## Collected data
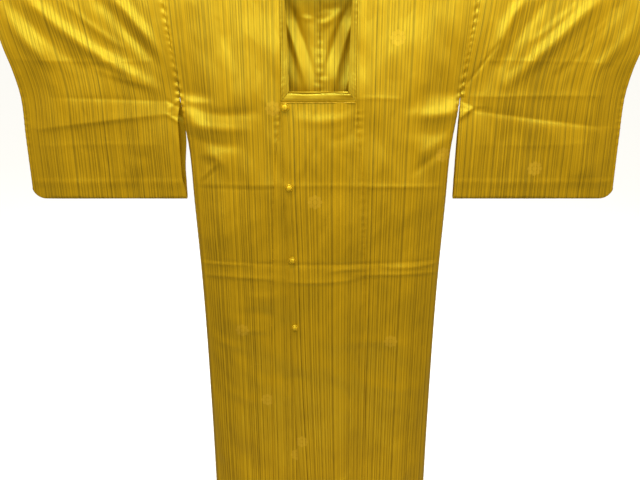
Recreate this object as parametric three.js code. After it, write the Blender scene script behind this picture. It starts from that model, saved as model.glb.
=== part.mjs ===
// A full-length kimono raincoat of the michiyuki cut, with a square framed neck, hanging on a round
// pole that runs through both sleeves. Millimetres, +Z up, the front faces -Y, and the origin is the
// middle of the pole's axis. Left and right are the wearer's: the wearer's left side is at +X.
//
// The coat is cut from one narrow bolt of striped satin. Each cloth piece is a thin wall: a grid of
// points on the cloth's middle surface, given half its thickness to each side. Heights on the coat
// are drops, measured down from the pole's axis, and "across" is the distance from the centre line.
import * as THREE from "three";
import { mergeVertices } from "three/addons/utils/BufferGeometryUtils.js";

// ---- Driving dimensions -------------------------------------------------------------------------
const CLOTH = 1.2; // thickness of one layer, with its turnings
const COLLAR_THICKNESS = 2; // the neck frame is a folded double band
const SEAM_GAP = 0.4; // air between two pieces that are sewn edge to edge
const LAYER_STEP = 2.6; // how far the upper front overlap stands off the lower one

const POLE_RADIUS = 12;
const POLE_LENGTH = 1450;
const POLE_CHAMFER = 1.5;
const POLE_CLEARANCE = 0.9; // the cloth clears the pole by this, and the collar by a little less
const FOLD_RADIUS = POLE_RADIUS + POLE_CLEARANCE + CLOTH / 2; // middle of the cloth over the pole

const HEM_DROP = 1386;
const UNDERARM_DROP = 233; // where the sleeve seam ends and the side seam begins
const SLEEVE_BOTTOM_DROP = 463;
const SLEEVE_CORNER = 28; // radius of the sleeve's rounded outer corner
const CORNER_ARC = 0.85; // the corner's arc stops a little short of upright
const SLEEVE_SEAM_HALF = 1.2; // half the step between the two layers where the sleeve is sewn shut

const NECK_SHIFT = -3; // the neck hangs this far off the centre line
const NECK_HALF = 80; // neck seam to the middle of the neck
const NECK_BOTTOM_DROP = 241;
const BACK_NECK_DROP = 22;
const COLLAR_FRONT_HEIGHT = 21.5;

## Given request
Each line from the top of the material above through the line with "const FOLD_RADIUS = POLE_RADIUS" must be echoed exactly, and no other line.

## Response to the exercise
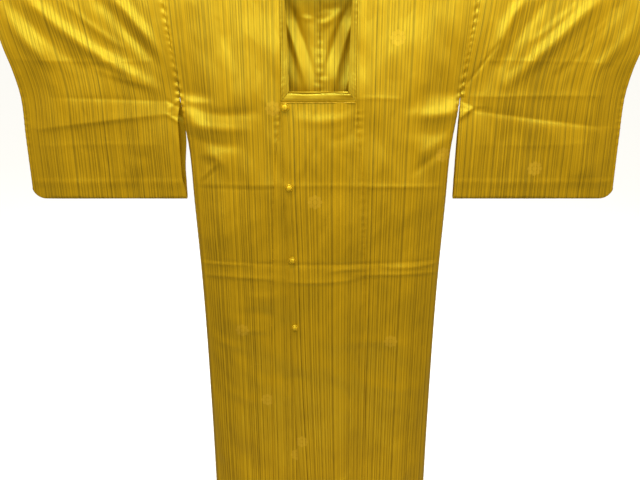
Recreate this object as parametric three.js code. After it, write the Blender scene script behind this picture. It starts from that model, saved as model.glb.
=== part.mjs ===
// A full-length kimono raincoat of the michiyuki cut, with a square framed neck, hanging on a round
// pole that runs through both sleeves. Millimetres, +Z up, the front faces -Y, and the origin is the
// middle of the pole's axis. Left and right are the wearer's: the wearer's left side is at +X.
//
// The coat is cut from one narrow bolt of striped satin. Each cloth piece is a thin wall: a grid of
// points on the cloth's middle surface, given half its thickness to each side. Heights on the coat
// are drops, measured down from the pole's axis, and "across" is the distance from the centre line.
import * as THREE from "three";
import { mergeVertices } from "three/addons/utils/BufferGeometryUtils.js";

// ---- Driving dimensions -------------------------------------------------------------------------
const CLOTH = 1.2; // thickness of one layer, with its turnings
const COLLAR_THICKNESS = 2; // the neck frame is a folded double band
const SEAM_GAP = 0.4; // air between two pieces that are sewn edge to edge
const LAYER_STEP = 2.6; // how far the upper front overlap stands off the lower one

const POLE_RADIUS = 12;
const POLE_LENGTH = 1450;
const POLE_CHAMFER = 1.5;
const POLE_CLEARANCE = 0.9; // the cloth clears the pole by this, and the collar by a little less
const FOLD_RADIUS = POLE_RADIUS + POLE_CLEARANCE + CLOTH / 2; // middle of the cloth over the pole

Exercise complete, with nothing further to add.